As Processors Merge, the Industry Holds Its Breath By Tracy Kitten, Editor
This story was originally published on ATMmarketplace.com, Aug. 29, 2005; reprinted with permission. © 2005 NetWorld Alliance LLC. All rights reserved.ver the past couple decades, perhaps no phenomenon, outside the Internet boom and subsequent bust, has so rocked the U.S. business landscape as the number of company mergers and acquisitions.
The allure of doing more with less, of gaining market presence while cutting costs, did not escape the attention of the ATM industry. Since the mid-1980s, billions to trillions of dollars in corporate value have been rolled up behind an increasingly smaller number of logos. In the ATM space, those deals have involved more than just financial institutions, ISOs and manufacturers; they also have involved third-party transaction processors.
"It's a scale business. It's commoditized," said Madhavi Mantha, a Senior Analyst for Celent Communications LLC, a Boston-based financial services consultancy. "The bigger your scale, the lower your cost, so scale definitely offers an advantage."
In short, mergers and acquisitions are allowing independent companies to operate ATMs for less than financial institutions. At the same time, processors can process ATM and payment transactions for less than most FIs and ISOs. "Back 20 years ago there used to be about 200 processors in the ATM space," Mantha said. "Today that has been cut tenfold."
Not everyone is saying those marriages between processors were made in heaven, nor are there scores now forever holding their peace, wishing they had spoken up when the preacher gave the invitation.With fewer processors, FIs and ISOs have fewer companies to choose from for service. But as companies have merged, they have combined and added services, allowing FIs and ISOs one-stop access to benefits and services that would otherwise be scattered all over the phonebook, if at all.
More on the Menu
Services available from transaction processors now may include fraud monitoring, dispatch, cash replenishment, first- and second-line maintenance, even administering ATM advertising campaigns.
"The processing world today is extending beyond traditional click processing, where the transaction is simply authorized and settled," said Jan Estep, Manager of Minneapolis-based U.S. Bank's processing business, Elan Processing Services. Elan, typical of the currently dominant processors, expanded its service offerings over the years through acquisitions. In May, Elan's parent company, U.S. Bank, completed its third major acquisition in the processing space when it bought Genpass Technologies (Genpass' sale was no big surprise), increasing the number of ATMs for which it processes transactions to 31,000.

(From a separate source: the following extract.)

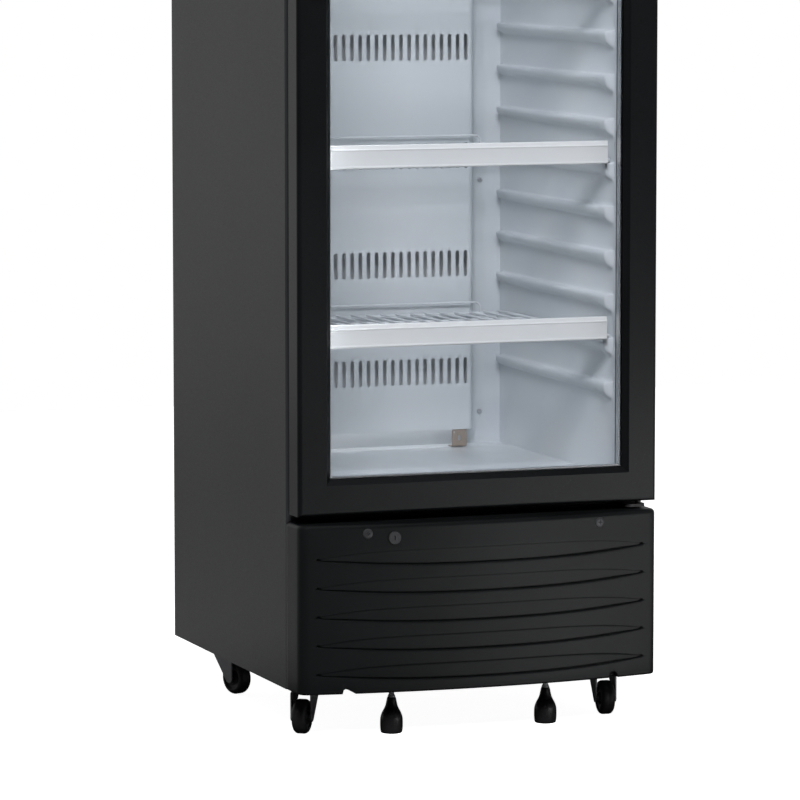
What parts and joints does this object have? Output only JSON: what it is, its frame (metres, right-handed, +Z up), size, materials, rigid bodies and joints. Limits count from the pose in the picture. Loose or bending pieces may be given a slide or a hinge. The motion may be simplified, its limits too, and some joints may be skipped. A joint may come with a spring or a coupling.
{
  "type": "refrigerated glass door merchandiser",
  "caption": "Upright refrigerated display cabinet with a hinged glazed door, lit white interior, wire shelves, a bowed louvred grille and swivel casters.",
  "frame": {"origin": "on the floor, under the middle of the whole object", "axes": "+X to the right as seen from the front, +Y to the back, +Z up"},
  "size_m": [0.55, 0.614, 1.83],
  "materials": {
    "black_sheet": "satin powder coat",
    "galvanised_sheet": "galvanised",
    "foam": "rigid foam",
    "white_liner": "smooth moulded",
    "dark_plastic": "fine grain",
    "door_profile": "satin black extrusion",
    "clear_glass": "polished",
    "spacer_bar": "satin",
    "gasket_rubber": "soft matt",
    "white_duct": "satin white",
    "bracket_tan": "satin",
    "white_wire": "plastic-coated wire",
    "ticket_strip": "smooth",
    "lamp_body": "smooth",
    "lamp_lens": "frosted",
    "sign_white": "translucent",
    "hinge_steel": "satin",
    "bright_screws": "zinc plated",
    "lock_metal": "nickel plated",
    "compressor_black": "gloss enamel",
    "coil_aluminium": "bare fins",
    "fan_plastic": "moulded",
    "fan_metal": "pressed",
    "pan_plastic": "moulded",
    "box_plastic": "moulded",
    "gland_rubber": "soft",
    "caster_zinc": "zinc plated",
    "wheel_rubber": "smooth tread",
    "foot_plastic": "moulded"
  },
  "bodies": {
    "cabinet": {"side_panel_left": "black_sheet", "side_panel_right": "black_sheet", "back_panel": "galvanised_sheet", "top_panel": "black_sheet", "base_frame": "galvanised_sheet", "insulation": "foam", "liner_side_left": "white_liner", "liner_side_right": "white_liner", "liner_rear": "white_liner", "liner_floor": "white_liner", "liner_ceiling": "white_liner", "throat_frame": "dark_plastic", "air_duct_panel": "white_duct", "duct_brackets": "bracket_tan", "evaporator_coil": "coil_aluminium", "evaporator_fan_frame": "fan_plastic", "shelf_1": "white_wire", "shelf_2": "white_wire", "shelf_3": "white_wire", "shelf_4": "white_wire", "price_strips": "ticket_strip", "lamp_housings": "lamp_body", "lamp_diffusers": "lamp_lens", "header_frame": "dark_plastic", "sign_panel": "sign_white", "hinge_brackets": "hinge_steel", "grille": "dark_plastic", "panel_screws": "bright_screws", "lock_barrel": "lock_metal", "compressor": "compressor_black", "condenser_coil": "coil_aluminium", "condenser_fan_shroud": "galvanised_sheet", "drain_pan": "pan_plastic", "control_box": "box_plastic", "rear_cover": "galvanised_sheet", "cord_inlet": "gland_rubber", "caster_plates": "caster_zinc", "caster_bolts": "bright_screws"},
    "door": {"door_stile_left": "door_profile", "door_stile_right": "door_profile", "door_rail_top": "door_profile", "door_rail_bottom": "door_profile", "glass_panes": "clear_glass", "glass_spacer": "spacer_bar", "door_gasket": "gasket_rubber", "door_handle": "door_profile"},
    "lock": {"lock_plug": "lock_metal", "lock_cam": "lock_metal"},
    "evaporator_fan": {"evaporator_fan_blades": "fan_plastic"},
    "condenser_fan": {"condenser_fan_blades": "fan_metal"},
    "fork_front_left": {"caster_fork_front_left": "caster_zinc"},
    "wheel_front_left": {"caster_wheel_front_left": "wheel_rubber"},
    "fork_front_right": {"caster_fork_front_right": "caster_zinc"},
    "wheel_front_right": {"caster_wheel_front_right": "wheel_rubber"},
    "fork_rear_left": {"caster_fork_rear_left": "caster_zinc"},
    "wheel_rear_left": {"caster_wheel_rear_left": "wheel_rubber"},
    "fork_rear_right": {"caster_fork_rear_right": "caster_zinc"},
    "wheel_rear_right": {"caster_wheel_rear_right": "wheel_rubber"},
    "foot_left": {"levelling_foot_left": "foot_plastic"},
    "foot_right": {"levelling_foot_right": "foot_plastic"}
  },
  "joints": [
    {"name": "door_hinge", "type": "hinge", "parent": "cabinet", "child": "door", "pos_m": [0.255, -0.254, 0], "axis": [0, 0, 1], "range_deg": [0, 120]},
    {"name": "lock_turn", "type": "hinge", "parent": "cabinet", "child": "lock", "pos_m": [-0.139, -0.29715, 0.292], "axis": [0, -1, 0], "range_deg": [0, 90]},
    {"name": "evaporator_fan_spin", "type": "hinge", "parent": "cabinet", "child": "evaporator_fan", "pos_m": [0, 0.2194, 1.534], "axis": [0, 1, 0], "continuous": true},
    {"name": "condenser_fan_spin", "type": "hinge", "parent": "cabinet", "child": "condenser_fan", "pos_m": [0, -0.143, 0.1685], "axis": [0, 1, 0], "continuous": true},
    {"name": "swivel_front_left", "type": "hinge", "parent": "cabinet", "child": "fork_front_left", "pos_m": [-0.231, -0.178, 0], "axis": [0, 0, 1], "continuous": true},
    {"name": "wheel_spin_front_left", "type": "hinge", "parent": "fork_front_left", "child": "wheel_front_left", "pos_m": [-0.24247, -0.19438, 0.025], "axis": [0.8192, -0.5736, 0], "continuous": true},
    {"name": "swivel_front_right", "type": "hinge", "parent": "cabinet", "child": "fork_front_right", "pos_m": [0.231, -0.178, 0], "axis": [0, 0, 1], "continuous": true},
    {"name": "wheel_spin_front_right", "type": "hinge", "parent": "fork_front_right", "child": "wheel_front_right", "pos_m": [0.22822, -0.19781, 0.025], "axis": [0.9903, -0.1392, 0], "continuous": true},
    {"name": "swivel_rear_left", "type": "hinge", "parent": "cabinet", "child": "fork_rear_left", "pos_m": [-0.231, 0.177, 0], "axis": [0, 0, 1], "continuous": true},
    {"name": "wheel_spin_rear_left", "type": "hinge", "parent": "fork_rear_left", "child": "wheel_rear_left", "pos_m": [-0.22416, 0.15821, 0.025], "axis": [0.9397, 0.342, 0], "continuous": true},
    {"name": "swivel_rear_right", "type": "hinge", "parent": "cabinet", "child": "fork_rear_right", "pos_m": [0.231, 0.177, 0], "axis": [0, 0, 1], "continuous": true},
    {"name": "wheel_spin_rear_right", "type": "hinge", "parent": "fork_rear_right", "child": "wheel_rear_right", "pos_m": [0.22616, 0.15759, 0.025], "axis": [0.9703, -0.2419, 0], "continuous": true},
    {"name": "foot_left_adjust", "type": "slide", "parent": "cabinet", "child": "foot_left", "axis": [0, 0, 1], "range_m": [0, 0.012]},
    {"name": "foot_right_adjust", "type": "slide", "parent": "cabinet", "child": "foot_right", "axis": [0, 0, 1], "range_m": [0, 0.012]}
  ]
}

Denver-based First Data Corp., the largest transaction processor in the country, set the precedent for growth through acquisitions. Since it started the STAR Network in 1992, it's built its business and service offerings by absorbing smaller processors.
"I do think FIs are looking to processors for more," Estep said. "In the last few years, with increasing and changing ATM regulations, with money-laundering, they want to be sure security mandates are adhered to. I think financial institutions don't think they have the expertise, and they are looking to processors for more (expertise) than they had in the past."

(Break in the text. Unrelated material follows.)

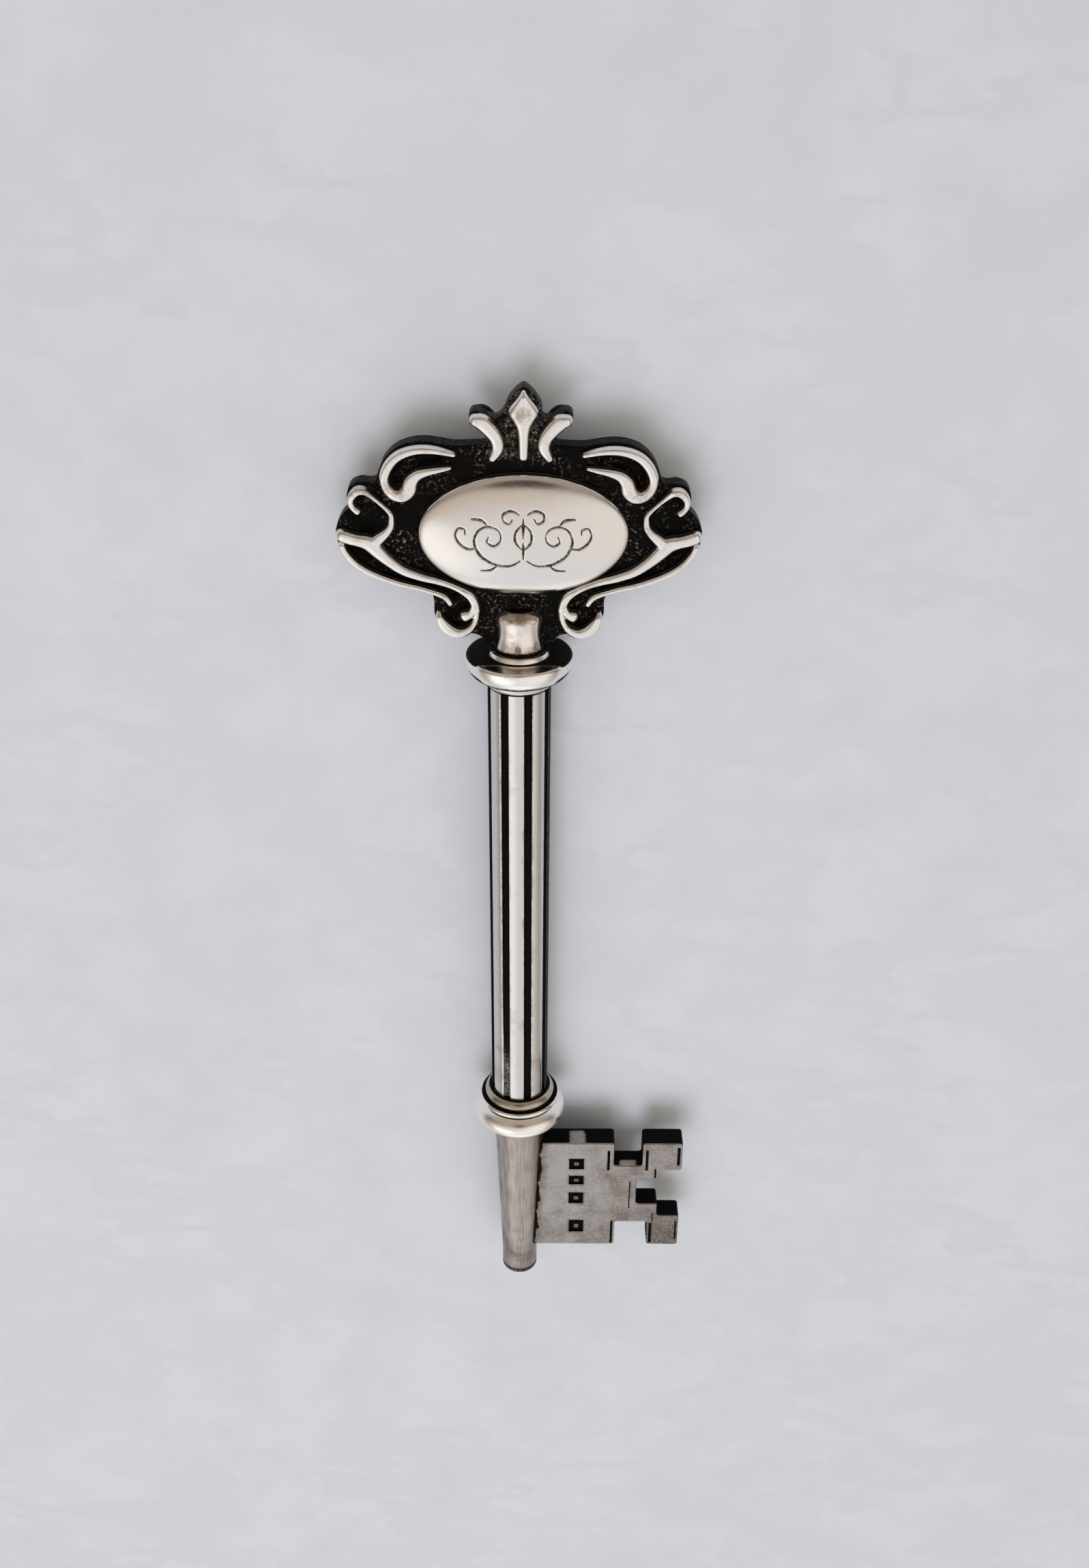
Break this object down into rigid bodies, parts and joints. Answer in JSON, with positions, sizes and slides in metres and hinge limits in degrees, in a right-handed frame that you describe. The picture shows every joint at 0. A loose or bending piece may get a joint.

FIs have been wooed by processors like First Data and U.S. Bank because of the multiple services they provide. But Peter Kulik, EFT Product Manager for Cincinnati-based Fifth Third Bank Processing Solutions, sees a drawback when it comes to customized service. "From an end-customer perspective, it might become more difficult with a big organization because you don't have the leverage for unique functionality that you would with a small processor."
That's why some FIs are bringing processing in-house, Mantha said. "What has happened is that the banks have woken up and said payment, and transaction processing, is one of my core businesses," Mantha said. "They now realize that it is something they want to be focused on."
Mantha, however, is quick to point out that not all FIs share that perspective. Size plays a role. Very small and large FIs will be more likely to bring processing and other operations that affect their ATM networks in-house. Banks and credit unions that fall in the mid-sized range, with between 200 and 5,000 ATMs, on the other hand, are more likely to outsource processing and other ATM operations.
Settling Down?
Will the shrinking number of processors force mid-sized FIs and ISOs to settle? Kevin Gregoire, Executive Vice President of Product Development for Brookfield, Wis.-based Fiserv EFT, says no. "We're in a very competitive market," he said. "I don't think we'll have a market so small where pricing (and services) won't be competitive."
Mike Cowart, Director of Operations for Atlanta-based RBS Lynk Inc.'s ATM Services division, said the already-present distinction between banking-focused and merchant-focused processors will become more defined. Cowart also expects service offerings among processors, even if only a few dominate the market, to become more specialized.
RBS Lynk, the second-largest transaction processor in the United States (processing transactions for 36,000 ATMs), has focused its business on the retail side, meeting a different set of processing needs than Fiserv and Elan, for example.
"Processors that focus on the retail segment are going to have functionality like Western Union at the ATM and cell phone top-ups, and those are things that FI processors won't do," Cowart said. "I think there will always be some kind of difference there. Like in any industry, you focus on a particular sector."